Il n'y a pas que Québec, les juges ou les procureurs de la Couronne qui se font montrer du doigt à la suite de l'avortement du procès de 31 membres ou sympathisants des Hells Angels, mardi: Ottawa aussi.

Selon certains, en effet, le gouvernement Harper a trop tardé à présenter une réforme des règles de procédure criminelle, qui aurait pu atténuer les risques que cette situation se produise.

«S'ils avaient été adoptés, ces changements auraient pu faire avancer ces procès plus rapidement, croit Joe Comartin, le critique néo-démocrate en matière de justice.
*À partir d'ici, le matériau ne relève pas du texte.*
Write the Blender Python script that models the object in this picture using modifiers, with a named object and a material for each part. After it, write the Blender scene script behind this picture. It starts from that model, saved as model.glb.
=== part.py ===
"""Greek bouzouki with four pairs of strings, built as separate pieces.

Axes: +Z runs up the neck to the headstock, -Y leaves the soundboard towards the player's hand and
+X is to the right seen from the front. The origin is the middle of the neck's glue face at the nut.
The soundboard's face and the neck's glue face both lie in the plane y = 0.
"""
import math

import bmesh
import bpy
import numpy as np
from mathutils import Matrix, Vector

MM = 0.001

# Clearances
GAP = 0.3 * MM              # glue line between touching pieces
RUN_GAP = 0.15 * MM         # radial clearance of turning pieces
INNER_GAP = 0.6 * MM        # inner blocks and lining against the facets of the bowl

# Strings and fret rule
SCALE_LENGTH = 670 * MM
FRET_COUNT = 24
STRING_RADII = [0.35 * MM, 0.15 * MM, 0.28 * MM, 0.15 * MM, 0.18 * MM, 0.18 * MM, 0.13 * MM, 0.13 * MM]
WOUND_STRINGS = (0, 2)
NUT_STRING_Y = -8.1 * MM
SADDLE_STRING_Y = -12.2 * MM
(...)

Mais la procédure criminelle n'est pas vraiment un bon moyen de faire de la politique: on ne peut pas faire de séance de photos avec les victimes.»

Le projet de loi C-53, intitulé la Loi sur les procès criminels équitables et efficaces, est mort au feuilleton en mars, avec la chute du gouvernement de Stephen Harper. Il prévoyait des mesures visant une meilleure gestion des superprocès, notamment la nomination de juges responsables d'en assurer le bon fonctionnement.
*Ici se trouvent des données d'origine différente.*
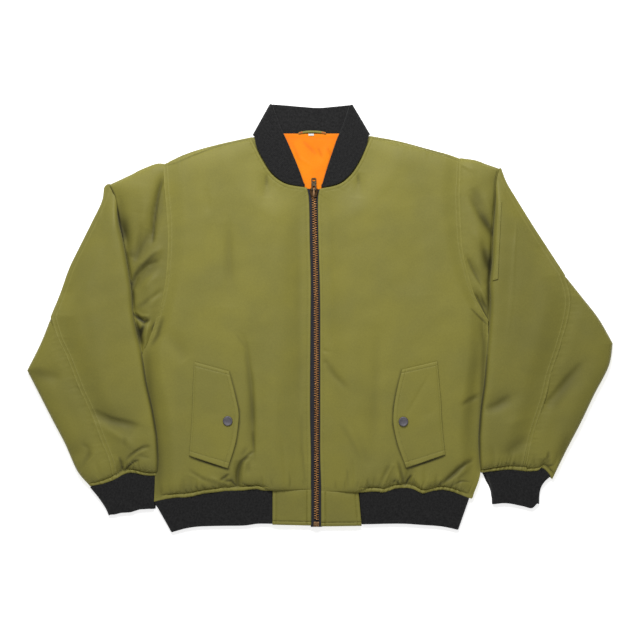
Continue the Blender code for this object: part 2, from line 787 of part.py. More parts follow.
fronts = {}
for side in ("right", "left"):
    # A front: armhole and side on its outer line, neckline and zip on its inner line.
    fronts[side] = pad(
        f"front_{side}",
        shell,
        panel_of(
            ARMHOLE[side] + SIDE[side],
            NECKLINE[side] + ZIP_EDGE[side],
            [5.0] * 7 + [4.0] * 8,
            [4.5] * 15,
            BODY_FULL,
        ),
        FRONT_BASE,
        FRONT_FOLDS[side],
        columns=(9, (3, 8, 16, 28)),
        rolls=(34, 42, 36, 34),
        ends=(0.32, 0.34),
        margins=(4, 6, 2, 5),
        lines=(SHOULDER[side], HEM_SEAM[side]),
        outer_corners=(HEAD_ROWS[side] - 1,),
        inner_corners=(5,),
    )

    # The sleeve's head, from the armhole to where the sleeve folds over it.
    rows = HEAD_ROWS[side]
    head_inner = (ARMHOLE[side] + SIDE[side])[:rows]
    pad(
        f"sleeve_{side}_head",
        shell,
        panel_of(FOLD_LINE[side][:rows], head_inner, 4.0, 5.0, CAP_FULL),
        FRONT_BASE,
        HEAD_FOLDS[side],
        columns=(3, (3, 9, 18)),
        rolls=(24, 26, 26, 34),
        ends=(0.4, 0.45),
        margins=(0, 3, 2, 0),
        lines=(HEAD_LINE[side], None),
        insets=(FOLD_INSET, SEAM_INSET),
        end_gaps=(0, 0.8),
    )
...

«Compte tenu de l'ampleur et de la complexité de la preuve, des nombreuses inculpations contre plusieurs accusés et de la nécessité de faire entendre plusieurs témoins, les mégaprocès peuvent exiger beaucoup de temps des tribunaux et engendrer des délais excessifs, ce qui augmente le risque d'annulation», disait le communiqué de presse qui annonçait ces changements.
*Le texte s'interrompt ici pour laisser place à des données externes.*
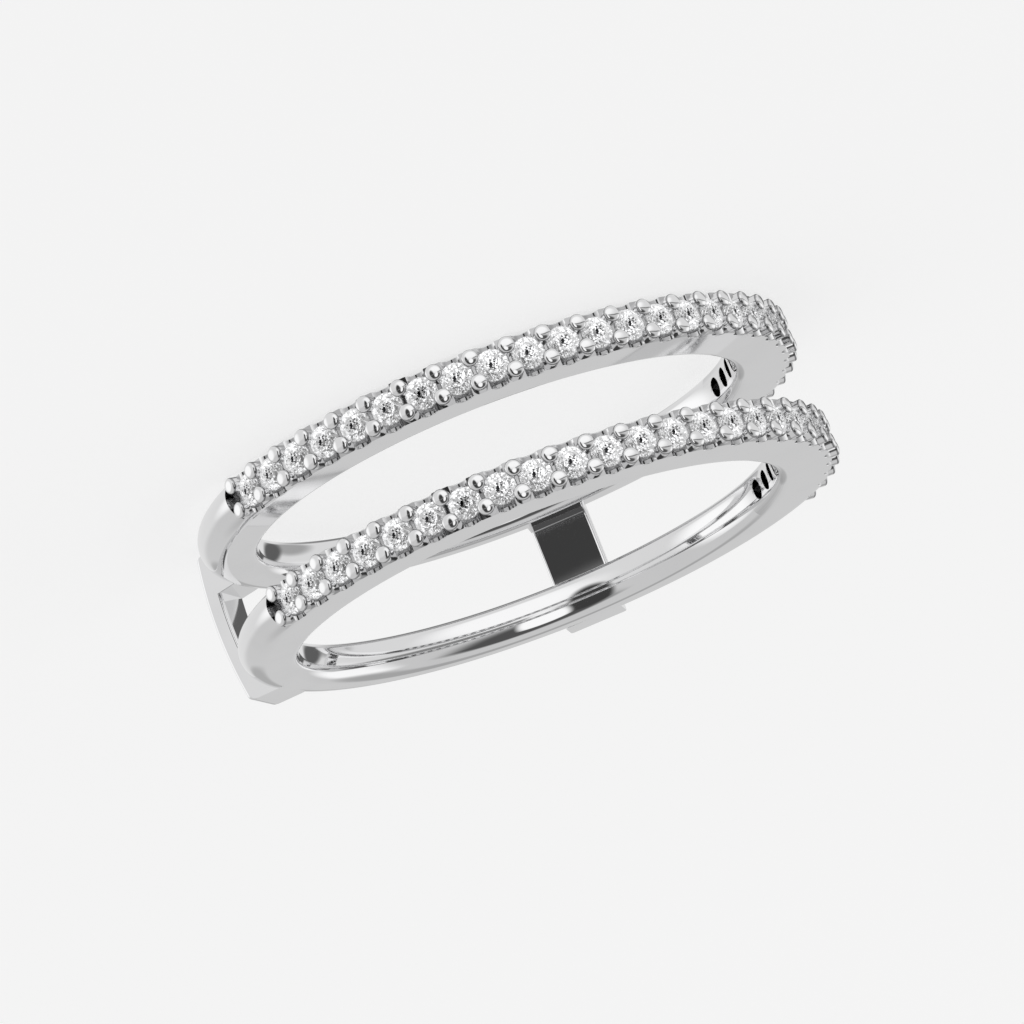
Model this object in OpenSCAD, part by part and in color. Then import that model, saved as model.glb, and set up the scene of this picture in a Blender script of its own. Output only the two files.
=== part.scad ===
/* [Finger hole] */
// Inside diameter of both bands
finger_d = 17.3; // [15.7:0.1:20.6]
// Rounding of the inner edges, for comfort
inner_round = 0.3; // [0.1:0.01:0.35]

/* [Bands] */
// Width of each band along the finger
band_w = 1.5; // [1.4:0.05:2]
// Distance between the centre planes of the two bands
band_spacing = 3.92; // [3.4:0.02:6]
// Thickness of the bands just past the stones
shoulder_t = 2.38; // [2.2:0.01:2.5]
// Thickness of the bands opposite the stones
bottom_t = 1.5; // [1.3:0.05:1.8]
// Thickness of the bands under the prongs
head_t = 1.97; // [1.9:0.01:2.1]

/* [Stones] */
// Number of stones in each band
stone_count = 25; // [15:1:29]
// Diameter of a stone at its girdle
stone_d = 1.13; // [0.9:0.01:1.13]
// Gap between the girdles of neighbouring stones
stone_gap = 0.1056; // [0.1:0.0002:0.2]
// Height of the girdle above the inner wall
girdle_height = 1.97; // [1.9:0.01:2.1]

/* [Setting] */
// Diameter of a prong and of its round tip
prong_d = 0.57; // [0.4:0.01:0.6]
// Height of the prong tips' centres above the inner wall
prong_height = 2.2; // [2.1:0.01:2.4]
// Distance between the two prongs of a row
prong_spacing = 0.86; // [0.8:0.01:0.9]
// Width of the scoop cut under each stone
scoop_w = 0.7; // [0.5:0.01:0.72]
// Depth left under the scoop
scoop_floor = 1.77; // [1.6:0.01:1.85]
// Diameter of the hole from each seat to the finger
hole_d = 0.7; // [0.4:0.01:0.74]
// Clearance around a stone in its seat
seat_gap = 0.03; // [0.02:0.01:0.05]

/* [Bridge bars] */
// Angle of the left bar from the middle of the stones, in degrees
left_bar_angle = 136.9; // [125:0.1:150]
// Angle of the right bar from the middle of the stones, in degrees
right_bar_angle = 140.7; // [125:0.1:150]
// Width of a bar along the band
bar_w = 2.15; // [1.6:0.05:3]
// Thickness of a bar
bar_t = 0.6; // [0.5:0.01:0.9]
// Outward bow of a bar between its ends
bar_bow = 0.24; // [0.05:0.01:0.4]
// Rounding of a bar's long edges
bar_round = 0.12; // [0.05:0.01:0.2]
// Rounding of a bar's outer corners at its ends
bar_end_round = 0.25; // [0.1:0.01:0.3]

/* [Hidden] */

// Radii of the bands
r_in = finger_d/2;
r_head = r_in + head_t;
r_shoulder = r_in + shoulder_t;
r_girdle = r_in + girdle_height;
r_prong = r_in + prong_height;
r_scoop_floor = r_in + scoop_floor;
r_bottom = r_in + bottom_t;
band_half = band_w/2;
ring_half = band_spacing/2 + band_half;

// The row of stones and the part of the band that carries it
stone_pitch = 2*asin((stone_d + stone_gap)/(2*r_girdle));
row_half_angle = stone_count*stone_pitch/2;
notch_angle = 1.7;
head_half_angle = row_half_angle + notch_angle;

// The outer circle of the bands, moved towards the stones so that the bands are thinner opposite them
outer_shift = (r_shoulder*r_shoulder - r_bottom*r_bottom)/(2*(r_bottom + r_shoulder*cos(head_half_angle)));
r_outer = r_bottom + outer_shift;

// Outer radius of the bands at an angle from the middle of the stones
function band_radius(angle) = outer_shift*cos(angle) + sqrt(pow(r_outer, 2) - pow(outer_shift*sin(angle), 2));

// Heights of a round brilliant as shares of its diameter
table_share = 0.56;
crown_share = 0.15;
girdle_share = 0.03;
pavilion_share = 0.43;
star_share = 0.32;
half_facet_share = 0.78;

// Smoothness of round cuts and of prongs
fine = 96;
round_fn = 32;

// Distance from the faces of a band to the solder under a bar
foot_inset = 0.02;

// How far the hole from the finger side reaches past the tip of a seat
hole_overlap = 0.033;

// Extra reach that lets a cut pass a face
past = 0.5;

// Places its children at an angle along the band, with their +Z pointing outwards
module around(angle) {
    rotate([0, 0, angle]) rotate([90, 0, 0]) children();
}

// A rectangle from [x0, y0] to [x1, y1] whose corners are rounded, by one radius at x0 and another at x1
module rounded_section(x0, x1, half, round0, round1) {
    translate([x0 + round0, -half]) square([x1 - x0 - round0 - round1, 2*half]);
    translate([x0, -half + round0]) square([round0 + round1, 2*(half - round0)]);
    translate([x1 - round1 - round0, -half + round1]) square([round0 + round1, 2*(half - round1)]);
    for (side = [-1, 1]) {
        translate([x0 + round0, side*(half - round0)]) circle(r = round0, $fn = round_fn);
        translate([x1 - round1, side*(half - round1)]) circle(r = round1, $fn = round_fn);
    }
}

// A disc whose rim is a full half round
module domed_disc(r) {
    rotate_extrude($fn = fine) {
        translate([0, -band_half]) square([r - band_half, band_w]);
        translate([r - band_half, 0]) circle(r = band_half, $fn = round_fn);
    }
}

// The plain band: rounded outside, thinnest opposite the stones, and cut down to the setting under them
module shank() {
    reach = r_outer + outer_shift + past;
    difference() {
        intersection() {
            rotate_extrude($fn = fine)
                rounded_section(r_in, reach, band_half, inner_round, inner_round);
            translate([0, -outer_shift, 0]) domed_disc(r_outer);
        }
        rotate([0, 0, -90 - head_half_angle])
            rotate_extrude(angle = 2*head_half_angle, $fn = fine)
                translate([r_head, -band_w]) square([reach - r_head, 2*band_w]);
    }
}

// A prong with a round tip, standing in the band
module prong() {
    root = r_scoop_floor - prong_d/2;
    translate([0, 0, root]) cylinder(d = prong_d, h = r_prong - root, $fn = round_fn);
    translate([0, 0, r_prong]) sphere(d = prong_d, $fn = round_fn);
}

// The scoop through both side faces under a stone
module scoop() {
    translate([0, -band_half - past, r_scoop_floor + scoop_w/2])
        rotate([-90, 0, 0]) cylinder(d = scoop_w, h = band_w + 2*past, $fn = round_fn);
}

// The notch between the last two prongs and the plain band
module end_notch() {
    notch_r = r_head*sin(notch_angle);
    translate([0, 0, r_scoop_floor]) cylinder(r = notch_r, h = r_prong - r_scoop_floor, $fn = round_fn);
}

// The tapered seat and the hole that lets light in from the finger side
module seat() {
    r = stone_d/2 + seat_gap;
    crown_h = crown_share*stone_d;
    pavilion_h = pavilion_share*stone_d;
    girdle_h = girdle_share*stone_d + 2*seat_gap;
    table_r = table_share*stone_d/2 + seat_gap;
    translate([0, 0, r_girdle - girdle_h/2]) {
        translate([0, 0, -pavilion_h]) cylinder(r1 = seat_gap, r2 = r, h = pavilion_h, $fn = round_fn);
        cylinder(r = r, h = girdle_h, $fn = round_fn);
        translate([0, 0, girdle_h]) cylinder(r1 = r, r2 = table_r, h = crown_h, $fn = round_fn);
    }
    tip = r_girdle - girdle_h/2 - pavilion_h;
    translate([0, 0, r_in - past]) cylinder(d = hole_d, h = tip + hole_overlap - r_in + past, $fn = round_fn);
}

// One band with its prongs and seats, its centre plane at z = 0
module band() {
    first = -(stone_count - 1)/2;
    difference() {
        union() {
            difference() {
                shank();
                for (i = [0 : stone_count - 1])
                    around((first + i)*stone_pitch) scoop();
                for (side = [-1, 1])
                    around(side*row_half_angle) end_notch();
            }
            for (k = [0 : stone_count])
                for (side = [-1, 1])
                    around((first + k - 0.5)*stone_pitch)
                        translate([0, side*prong_spacing/2, 0]) prong();
        }
        for (i = [0 : stone_count - 1])
            around((first + i)*stone_pitch) seat();
    }
}

// A bowed bar soldered across the outside of both bands
module bridge_bar(angle) {
    base = band_radius(angle);
    bow_r = (ring_half*ring_half + bar_bow*bar_bow)/(2*bar_bow);
    sweep = 2*asin((ring_half + past)/bow_r);
    intersection() {
        around(angle)
            translate([0, 0, base + bar_bow + bar_t - bow_r])
                rotate([0, 90, 0])
                    rotate([0, 0, 180 - sweep/2])
                        rotate_extrude(angle = sweep, $fn = fine)
                            rounded_section(bow_r - bar_t, bow_r, bar_w/2, bar_round, bar_round);
        around(angle)
            rotate([90, 0, 90]) linear_extrude(2*bar_w, center = true)
                bar_side(base + bar_t);
    }
    for (side = [-1, 1])
        translate([0, 0, side*band_spacing/2]) around(angle) bar_foot(base);
}

// The outline that trims a bar seen from its side, flush with the bands and rounded at its outer corners
module bar_side(top) {
    straight = ring_half - bar_end_round;
    square([2*ring_half, 2*(top - bar_end_round)], center = true);
    square([2*straight, 2*(top + bar_bow + past)], center = true);
    for (side = [-1, 1])
        translate([side*straight, top - bar_end_round]) circle(r = bar_end_round, $fn = round_fn);
}

// The solder that fills the space between a bar's end and the band under it
module bar_foot(base) {
    foot_w = bar_w - bar_round;
    translate([-foot_w/2, -band_half + foot_inset, base - band_half])
        cube([foot_w, band_w - 2*foot_inset, band_half + bar_t/2]);
}

// All the metal: two bands and two bars in one piece
module mounting() {
    color([0.80, 0.80, 0.82]) {
        for (side = [-1, 1])
            translate([0, 0, side*band_spacing/2]) band();
        bridge_bar(left_bar_angle);
        bridge_bar(-right_bar_angle);
    }
}

// A round brilliant with its girdle centred at z = 0 and its table outwards
module brilliant() {
    r = stone_d/2;
    table_r = table_share*r;
    girdle_half = girdle_share*stone_d/2;
    crown_h = crown_share*stone_d;
    pavilion_h = pavilion_share*stone_d;
    star_r = (table_r*(1 - star_share) + r*star_share)/cos(22.5);
    star_z = girdle_half + crown_h*(1 - star_share);
    half_r = r*(1 - half_facet_share)/cos(22.5);
    half_z = -girdle_half - pavilion_h*half_facet_share;
    table_ring = [for (i = [0 : 7]) [table_r*cos(45*i), table_r*sin(45*i), girdle_half + crown_h]];
    star_ring = [for (i = [0 : 7]) [star_r*cos(45*i + 22.5), star_r*sin(45*i + 22.5), star_z]];
    upper_ring = [for (i = [0 : 15]) [r*cos(22.5*i), r*sin(22.5*i), girdle_half]];
    lower_ring = [for (i = [0 : 15]) [r*cos(22.5*i), r*sin(22.5*i), -girdle_half]];
    half_ring = [for (i = [0 : 7]) [half_r*cos(45*i + 22.5), half_r*sin(45*i + 22.5), half_z]];
    culet = [[0, 0, -girdle_half - pavilion_h]];
    star0 = 8;
    upper0 = 16;
    lower0 = 32;
    half0 = 48;
    tip = 56;
    polyhedron(
        points = concat(table_ring, star_ring, upper_ring, lower_ring, half_ring, culet),
        faces = concat(
            [[for (i = [0 : 7]) 7 - i]],
            [for (i = [0 : 7]) [i, (i + 1)%8, star0 + i]],
            [for (i = [0 : 7]) [i, star0 + i, upper0 + 2*i]],
            [for (i = [0 : 7]) [i, upper0 + 2*i, star0 + (i + 7)%8]],
            [for (i = [0 : 7]) [star0 + i, upper0 + 2*i + 1, upper0 + 2*i]],
            [for (i = [0 : 7]) [star0 + i, upper0 + (2*i + 2)%16, upper0 + 2*i + 1]],
            [for (j = [0 : 15]) [upper0 + j, upper0 + (j + 1)%16, lower0 + (j + 1)%16]],
            [for (j = [0 : 15]) [upper0 + j, lower0 + (j + 1)%16, lower0 + j]],
            [for (i = [0 : 7]) [half0 + i, lower0 + 2*i, lower0 + 2*i + 1]],
            [for (i = [0 : 7]) [half0 + i, lower0 + 2*i + 1, lower0 + (2*i + 2)%16]],
            [for (i = [0 : 7]) [tip, lower0 + 2*i, half0 + i]],
            [for (i = [0 : 7]) [tip, half0 + (i + 7)%8, lower0 + 2*i]]
        )
    );
}

// The row of stones of one band, its centre plane at z = 0
module stone_row() {
    first = -(stone_count - 1)/2;
    for (i = [0 : stone_count - 1])
        around((first + i)*stone_pitch) translate([0, 0, r_girdle]) brilliant();
}

module upper_stones() {
    color([0.93, 0.95, 0.98]) translate([0, 0, band_spacing/2]) stone_row();
}

module lower_stones() {
    color([0.93, 0.95, 0.98]) translate([0, 0, -band_spacing/2]) stone_row();
}

mounting();
upper_stones();
lower_stones();
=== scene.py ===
"""Looks of a ring guard enhancer: two polished bands with rows of brilliants, and two bridge bars."""

import logging
import math
from dataclasses import dataclass, field
from enum import Enum

import bpy
import numpy as np
from mathutils import Matrix, Vector


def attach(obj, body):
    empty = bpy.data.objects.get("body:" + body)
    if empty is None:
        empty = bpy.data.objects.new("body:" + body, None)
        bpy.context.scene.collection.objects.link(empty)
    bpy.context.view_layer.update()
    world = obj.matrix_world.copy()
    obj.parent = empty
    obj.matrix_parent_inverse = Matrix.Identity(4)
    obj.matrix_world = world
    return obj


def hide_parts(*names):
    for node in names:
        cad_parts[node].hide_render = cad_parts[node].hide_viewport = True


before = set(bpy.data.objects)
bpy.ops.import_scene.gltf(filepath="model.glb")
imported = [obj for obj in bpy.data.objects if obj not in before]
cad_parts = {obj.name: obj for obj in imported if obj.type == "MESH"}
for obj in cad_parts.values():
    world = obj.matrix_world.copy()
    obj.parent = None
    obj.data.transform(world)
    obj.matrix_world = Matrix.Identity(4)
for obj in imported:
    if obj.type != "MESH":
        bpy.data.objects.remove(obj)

LOG = logging.getLogger("ring_guard")
MM = 0.001
PLACE = "place_in_stone"
# Face attribute with the metal's painted shade: 0 is the metal's own colour, 1 the painted shade tone.
PAINTED_SHADE = "crevice"


class Side(Enum):
    """The two bands, by the side of the middle plane that they are on."""

    UPPER = 1
    LOWER = -1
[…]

Or, le projet de loi n'a été présenté à la Chambre des communes qu'en novembre dernier, deux ans après un rapport d'experts en Ontario qui recommandait justement certaines des solutions qu'il mettait de l'avant. «Et ces idées-là n'étaient pas nouvelles», note Joe Comartin.

Délais déraisonnables

Les 31 prévenus libérés hier avaient été arrêtés en avril 2009. Le juge James Brunton, de la Cour supérieure, s'est rendu à leurs arguments, selon lesquels la complexité des procès et l'ampleur de la preuve étaient susceptibles d'engendrer des délais déraisonnables, et a ordonné l'arrêt du processus judiciaire.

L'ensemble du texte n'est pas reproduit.